Kinney showed Servco a service in Hawaii that built out a mobility offering.

Danny Shapiro of Nvidia talked about their photo-realistic simulation software. With 20 years with the auto industry, in the last 10 years they’ve worked with software in the vehicles, the last five years in AI for autonomous vehicles.

Shapiro sees the key as a rise of GPU computing, because the CPU can’t handle the massive data that needs to be processed for AI in autonomous cars.

Nvidia Drive provides training, simulation, and driving to validate the software virtually, without having to drive on a road. The massive amount of data actually writes the code.

Simulation provides safety over billions of miles of virtual testing.

370+ partners are currently developing on Nvidia. The simulation Kinney demonstrated is being built for them now, and they will release it later.

Blair LaCorte of AEye helped us make sense of the Sensor. He brought along distinguished scientist Dr. Jim Doty. AEye provides intelligent robotic perception to enable autonomous vehicles

Both gentlemen talked about iDAR – intelligence direction and ranging which uses Solid-State Agile 1550nm LiDar, Prefused2D Camera+ 3DLiDar with Dynamic Vixels, and a feedback loop to create biomimicry.

Jim Doty has a special background in studying how the brain works. He has written a book, Into the Magic Shop that sounds like an interesting read.
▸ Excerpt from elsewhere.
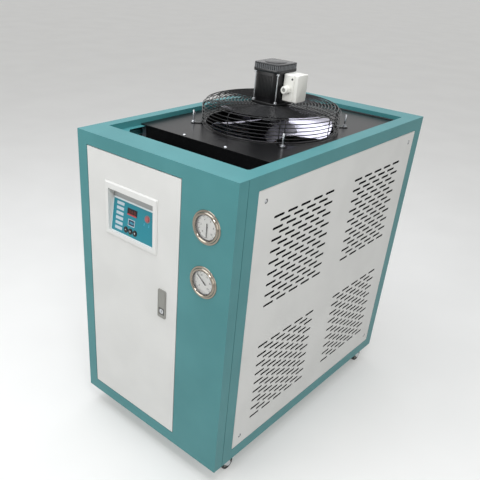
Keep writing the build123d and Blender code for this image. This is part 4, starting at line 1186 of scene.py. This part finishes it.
# %% Gauge cases
cases_low, cases_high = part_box("gauge_cases")
lens_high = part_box("gauge_lenses")[1]
gauge_x = (cases_low.x + cases_high.x) / 2
GAUGE_R = (cases_high.x - cases_low.x) / 2
gauge_z = [cases_low.z + GAUGE_R, cases_high.z - GAUGE_R]
case_profile = [
    (0, -45 * MM),
    (37 * MM, -45 * MM),
    (39.2 * MM, -42 * MM),
    (39.2 * MM, 0.1 * MM),
    (46.8 * MM, 0.1 * MM),
    (47.3 * MM, 0.9 * MM),
    (46.6 * MM, 2.2 * MM),
    (42.5 * MM, 2.6 * MM),
    (41.6 * MM, 5.0 * MM),
    (40.4 * MM, 6.5 * MM),
    (37.8 * MM, 6.9 * MM),
    (35.6 * MM, 5.8 * MM),
    (34.6 * MM, 4.2 * MM),
    (34.6 * MM, 1.6 * MM),
    (36.1 * MM, 1.6 * MM),
    (36.1 * MM, -3.6 * MM),
    (0, -3.6 * MM),
]
cases = [smooth(turned(case_profile, (gauge_x, front_y, z), "-Y", 96), 28) for z in gauge_z]
dress(joined("gauge_cases_spun", cases), "cabinet", "gauge_steel", stainless, "gauge_cases")

# %% Gauge shadow rings: a black ring inside each bezel, painted shadow at the dial's edge
shadow_ring_profile = [(32.9, 0.3), (34.5, 0.3), (34.5, 1.5), (33.4, 1.6), (32.9, 1.1), (32.9, 0.3)]
shadow_rings = [
    smooth(turned([(r * MM, h * MM) for r, h in shadow_ring_profile], (gauge_x, front_y, z), "-Y"), 40)
    for z in gauge_z
]
dress(joined("gauge_shadow_rings", shadow_rings), "cabinet", "seal_rubber", rubber)

# %% Gauge dials
DIAL_R = 35.9 * MM
dial_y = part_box("gauge_dials")[0].y
dial_parts, ink = [], []
for z in gauge_z:
    dial_parts.append(
        smooth(
            turned(
                [(0, -0.7 * MM), (DIAL_R, -0.7 * MM), (DIAL_R, 0), (0, 0)],
                (gauge_x, dial_y, z),
                "-Y",
            )
        )
    )
dress(joined("gauge_dial_plates", dial_parts), "cabinet", "dial_enamel", dial_white, "gauge_dials")

# %% Scales printed on the dials
FIGURE_R, SCALE_STEPS = 21 * MM, 50
for which, z in enumerate(gauge_z):
    for k in range(SCALE_STEPS + 1):
        turn = math.radians(-135 + 270 * k / SCALE_STEPS)
        major = k % 5 == 0
        inner, outer, half_w = (26.5, 33, 0.5) if major else (29.5, 33, 0.25)
        tick = block((-half_w * MM, -0.12 * MM, inner * MM), (half_w * MM, -0.02 * MM, outer * MM))
        tick.rotation_euler.y = turn
        tick.location = (gauge_x, dial_y, z)
        ink.append(settle(tick))
    for k in range(0, 6):
        turn = math.radians(-135 + 270 * k / 5)
        bpy.ops.object.text_add()
        figure = bpy.context.object
        figure.data.body = str(k * (2 if which else 5))
        figure.data.size = 7 * MM
        figure.data.align_x = figure.data.align_y = "CENTER"
        figure.data.extrude = 0.04 * MM
        bpy.ops.object.convert(target="MESH")
        figure.rotation_euler = (math.pi / 2, 0, 0)
        figure.location = (
            gauge_x + FIGURE_R * math.sin(turn),
            dial_y - 0.06 * MM,
            z + FIGURE_R * math.cos(turn),
        )
        ink.append(settle(figure))
dress(joined("gauge_dial_print", ink), "cabinet", "pointer_black", dial_black)
print(len(ink), "marks on the dials")

# %% Gauge glass
glass = [
    smooth(
        turned(
            [(0, 0), (35.6 * MM, 0), (35.6 * MM, 1.2 * MM), (20 * MM, 1.8 * MM), (0, 1.95 * MM)],
            (gauge_x, lens_high.y, z),
            "-Y",
            96,
        ),
        30,
    )
    for z in gauge_z
]
dress(joined("gauge_glasses", glass), "cabinet", "gauge_glass", gauge_glass, "gauge_lenses")

# %% [markdown]
# ## Control panel
# The controller's front is a printed film on a sloped plate, framed by a raised bezel. Bars, keys
# and windows are thin rounded plates placed by two numbers: across the film, and up its slope.

# %% The slope and its plates
bezel_low, bezel_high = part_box("control_bezel")
SLOPE = math.radians(8.40)
WINDOW_LOW = bezel_low.z + 13.5 * MM
slope_foot = Vector(((bezel_low.x + bezel_high.x) / 2, front_y + 1.5 * MM, WINDOW_LOW))
slope_turn = Matrix(
    (
        (1, 0, 0),
        (0, math.sin(SLOPE), -math.cos(SLOPE)),
        (0, math.cos(SLOPE), math.sin(SLOPE)),
    )
).to_4x4()
FILM = 0.8 * MM


def slope_plate(u0, v0, u1, v1, height=0.25, radius=1.0, lift=FILM):
    """A thin plate with rounded corners on the slope, in millimetres across and up."""
    plate = block((u0 * MM, v0 * MM, lift - 0.1 * MM), (u1 * MM, v1 * MM, lift + height * MM))
    round_edges(plate, "Z", radius * MM, 4)
    plate.matrix_world = Matrix.Translation(slope_foot) @ slope_turn
    return settle(plate)


def slope_round(u, v, profile, steps=48):
    """A lathe form that stands on the slope, from a profile in millimetres."""
    form = turned([(r * MM, h * MM + FILM) for r, h in profile], (0, 0, 0), "Z", steps)
    along = Matrix.Translation((u * MM, v * MM, 0))
    form.matrix_world = Matrix.Translation(slope_foot) @ slope_turn @ along
    return smooth(settle(form), 40)


# %% Print on the film
FILM_W, FILM_H, FILM_LOW = 179, 100, 2
half_w = FILM_W / 2
OUT, LAP = 3.9, 1.0
border = [
    slope_plate(-half_w - OUT, 0.2, -half_w + LAP, FILM_LOW + FILM_H + OUT, 1.1, 0.8, 0),
    slope_plate(half_w - LAP, 0.2, half_w + OUT, FILM_LOW + FILM_H + OUT, 1.1, 0.8, 0),
    slope_plate(-half_w, FILM_LOW + FILM_H - LAP, half_w, FILM_LOW + FILM_H + OUT, 1.1, 0.8, 0),
    slope_plate(-half_w, 0.2, half_w, FILM_LOW + LAP, 1.1, 0.8, 0),
]
dress(joined("film_white_border", border), "door", "overlay_film", film_white)
bars = [slope_plate(-74, 86 - 15 * k, -43, 95 - 15 * k, 0.3, 1.2) for k in range(6)]
bars.append(slope_plate(-20.5, 35.0, 7.5, 55.5, 0.25, 1.4))
dress(joined("film_grey_print", bars), "door", "overlay_film", film_lilac)
dark = [slope_plate(-18.5, 37.2, 5.5, 53.6, 0.4, 1.0), slope_plate(-28, 66.5, 14, 87.5, 0.3, 1.0)]
dress(joined("film_dark_print", dark), "door", "overlay_film", film_dark)
figures = []
for k in range(3):
    figures.append(slope_plate(-13.5 + 6.2 * k, 42.0, -10.0 + 6.2 * k, 49.0, 0.5, 0.5))
for u in (45.4, 64.5):
    figures.append(slope_plate(u - 1.6, 54, u + 1.6, 62, 0.3, 0.8))
dress(joined("film_pale_figures", figures), "door", "overlay_film", film_pale)
plate_top = (bezel_high.z - bezel_low.z) / MM - 29
# The plate above the film: its own pale grey paint, darker by painted shade of the recess under the
# bezel.
grey = slope_plate(-93.5, FILM_LOW + FILM_H + OUT, 93.5, plate_top, 0.3, 0.4, 0)
dress(grey, "door", "overlay_film", plate_grey_and_shade)
grey.name = "slope_shaded_plate"
print("grey plate above the film:", round(plate_top - FILM_LOW - FILM_H, 1), "mm")
green = [slope_plate(-12.5, 7.0, -7.0, 9.6, 0.3, 0.6)]
dress(joined("film_green_mark", green), "door", "overlay_film", film_green)

# %% Display
window = slope_plate(-26.2, 68.2, 12.2, 85.8, 0.9, 1.2)
dress(window, "door", "display_plastic", display_red, "display_window")
window.name = "display_window_plate"
SEGMENTS = (
    (0.8, 0, 5.2, 0.9),
    (0.8, 5.0, 5.2, 5.9),
    (0.8, 10.1, 5.2, 11.0),
    (0, 0.6, 0.9, 5.3),
    (5.1, 0.6, 6.0, 5.3),
    (0, 5.7, 0.9, 10.5),
    (5.1, 5.7, 6.0, 10.5),
)
segments = []
for digit in range(3):
    left = -20.0 + 10.4 * digit
    for u0, v0, u1, v1 in SEGMENTS:
        segments.append(slope_plate(left + u0, 71.5 + v0, left + u1, 71.5 + v1, 0.98, 0.2))
dress(joined("display_segments", segments), "door", "display_plastic", segment_red)
glow = slope_plate(-26.2, 66.6, 12.2, 70.4, 1.0, 0.8)
dress(glow, "door", "display_plastic", strip_red)
glow.name = "display_lower_strip"

# %% Key rings and marks
KEY_V, KEY_TOP = 19.5, 1.8
rings = []
for u in (-26.5, -7.2, 12.1):
    rings.append(slope_round(u, KEY_V, [(7.4, 0), (9.3, 0), (9.1, 0.55), (7.7, 0.55), (7.4, 0)]))
dress(joined("key_rings", rings), "door", "black_plastic", black_plastic)
for body, u, bits in (
    ("down_key", -26.5, ((-2.6, -0.6, 2.6, 0.8),)),
    ("set_key", -7.2, ((-2.2, -1.8, 2.2, -0.9), (-2.2, 0.9, 2.2, 1.8))),
    ("up_key", 12.1, ((-0.7, -2.6, 0.7, 2.6), (-2.4, -0.6, 2.4, 0.6))),
):
    parts = [
        slope_plate(u + a, KEY_V + b, u + c, KEY_V + d, KEY_TOP + 0.15, 0.25) for a, b, c, d in bits
    ]
    dress(joined(f"{body}_mark", parts), body, "overlay_film", film_white)
power_ring = slope_round(55.5, 76.5, [(7.5, 0), (11.0, 0), (10.8, 0.5), (8.0, 0.5), (7.5, 0)])
dress(power_ring, "door", "red_plastic", ring_red)
power_ring.name = "power_ring"

# %% [markdown]
# ## Condensers
# Each coil is a block of thin aluminium fins threaded on copper tube, between two end plates. One
# fin is arrayed along the coil, at a wider pitch than the real 2 mm so that it shows in a render.

# %% Condensers
FIN_PITCH = 4.0 * MM
for name in ("right_condenser", "left_condenser"):
    low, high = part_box(name)
    rear_plate_y = low.y + 700 * MM
    fin = block(
        (low.x + 2 * MM, low.y + 3 * MM, low.z + 2 * MM),
        (high.x - 2 * MM, low.y + 3.7 * MM, high.z - 0.5 * MM),
    )
    row = fin.modifiers.new("row", "ARRAY")
    row.use_relative_offset = False
    row.use_constant_offset = True
    row.constant_offset_displace = (0, FIN_PITCH, 0)
    row.count = int((rear_plate_y - low.y - 6 * MM) / FIN_PITCH)
    only(fin)
    bpy.ops.object.modifier_apply(modifier=row.name)
    core = block(
        (low.x + 12 * MM, low.y + 2 * MM, low.z + 6 * MM),
        (high.x - 12 * MM, rear_plate_y - 2 * MM, high.z - 6 * MM),
    )
    plates = [
        soften(block((low.x, y, low.z), (high.x, y + 2 * MM, high.z)), 0.4 * MM)
        for y in (low.y, rear_plate_y - 2 * MM)
    ]
    coil = joined(f"{name}_fins", [fin, core, *plates])
    dress(coil, "cabinet", "aluminium_fins", fins_metal, name)
    bends = []
    x0, x1 = low.x + 9 * MM, high.x - 9 * MM
    z = low.z + 30 * MM
    while z < high.z - 60 * MM:
        arc = [(x0, rear_plate_y + 2 * MM, z)]
        for step in range(7):
            turn = math.pi * step / 6
            out = (4 + 11 * math.sin(turn)) * MM
            arc.append((x0, rear_plate_y + out, z + 12.5 * MM * (1 - math.cos(turn))))
        arc.append((x0, rear_plate_y + 2 * MM, z + 25 * MM))
        for x in (x0, x1):
            bends.append(smooth(wire([(x, b, c) for _, b, c in arc], 4 * MM, 3), 60))
        z += 50 * MM
    pipe_x, pipe_y = low.x + 4 * MM, rear_plate_y + 5 * MM
    pipe_foot, pipe_top = (pipe_x, pipe_y, low.z + 20 * MM), (pipe_x, pipe_y, high.z - 12 * MM)
    header = smooth(rod(pipe_foot, pipe_top, 4.5 * MM, 16))
    dress(joined(f"{name}_bends", [*bends, header]), "cabinet", "copper_tube", copper)
    print(name, len(coil.data.polygons), "faces")

# %% [markdown]
# ## Studio
# A plain pale floor, four soft lamps and a dim world light the object at a plain level. The small
# fourth lamp reaches into the fan. To the camera and in reflections the floor glows a little, so it
# looks white and still takes the shadow.

# %% Floor
bpy.ops.mesh.primitive_plane_add(size=160, location=(0, 0, 0))
floor = bpy.context.object
floor.name = "floor"
floor_material, tree, shader, place = start_material("pale_floor", "#D2D2D0", 0.8)
mottle(tree, shader, place, "#D0D0CE", "#D4D4D2", 0.5)
floor.data.materials.append(floor_material)
rays = add_node(tree, "ShaderNodeLightPath")
seen = add_node(
    tree,
    "ShaderNodeMath",
    {0: rays.outputs["Is Camera Ray"], 1: rays.outputs["Is Glossy Ray"]},
    operation="MAXIMUM",
)
glow = add_node(
    tree, "ShaderNodeMapRange", {"Value": seen.outputs[0], "To Min": 0.0, "To Max": 0.28}
)
shader.inputs["Emission Color"].default_value = linear("#F2F2F0")
tree.links.new(glow.outputs["Result"], shader.inputs["Emission Strength"])
floor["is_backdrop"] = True


# %% World and lamps
def soft_lamp(name, place, aim, size, power, tint="#FFFFFF"):
    """A square soft box that shines from place towards aim."""
    light = bpy.data.lights.new(name, "AREA")
    light.color = linear(tint)[:3]
    light.size = size
    light.energy = power
    lamp = bpy.data.objects.new(name, light)
    lamp.location = place
    lamp.rotation_euler = (Vector(aim) - Vector(place)).to_track_quat("-Z", "Y").to_euler()
    bpy.context.scene.collection.objects.link(lamp)


middle = (cad_low + cad_high) / 2
soft_lamp("ceiling", (-0.3, -0.4, 3.4), middle, 2.6, 68, "#F4F8FF")
soft_lamp("front", (-1.2, -3.2, 1.9), middle, 2.0, 38)
soft_lamp("right", (3.0, -0.6, 1.7), middle, 1.8, 15)
fan_well = fan_centre - Vector((0.15, -0.15, 0.25))
soft_lamp("fan", (1.0, -1.2, 2.1), fan_well, 0.35, 9)
world = bpy.data.worlds.new("world")
bpy.context.scene.world = world
world.use_nodes = True
sky = world.node_tree.nodes["Background"]
sky.inputs["Color"].default_value = linear("#F4F4F4")
rays = add_node(world.node_tree, "ShaderNodeLightPath")
seen = add_node(
    world.node_tree,
    "ShaderNodeMath",
    {0: rays.outputs["Is Camera Ray"], 1: rays.outputs["Is Glossy Ray"]},
    operation="MAXIMUM",
)
seen = add_node(
    world.node_tree,
    "ShaderNodeMath",
    {0: seen.outputs[0], 1: rays.outputs["Is Transmission Ray"]},
    operation="MAXIMUM",
)
level = add_node(
    world.node_tree, "ShaderNodeMapRange", {"Value": seen.outputs[0], "To Min": 0.46, "To Max": 0.9}
)
world.node_tree.links.new(level.outputs["Result"], sky.inputs["Strength"])

# %% Sizes before and after, and the end
dressed_low, dressed_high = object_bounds()
growth = (dressed_high - dressed_low) - (cad_high - cad_low)
print("grows by", [round(v * 1000, 2) for v in growth], "mm")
He talked about Positive Psychology and how compassion – how we respond to others – makes a huge difference.

His company, Accuray, where he was CEO, revolutionized how radiation treatments are done, reducing 40 treatments to 1.

Doty and LaCorte described how the human eye works, and the challenges of creating artificial ones that can work as well.

Humans perceive moment better than computers/sensors, and have a dataset based on experience, so on the fly, we can process temporal and spatial data very quickly and contextually to make a decision. Dr. Doty said that if you practice compassion with intention, it has positive effects on your health and longevity – you can train yourself to take data points and change how you react to them. However, AI is fundamentally ruthless.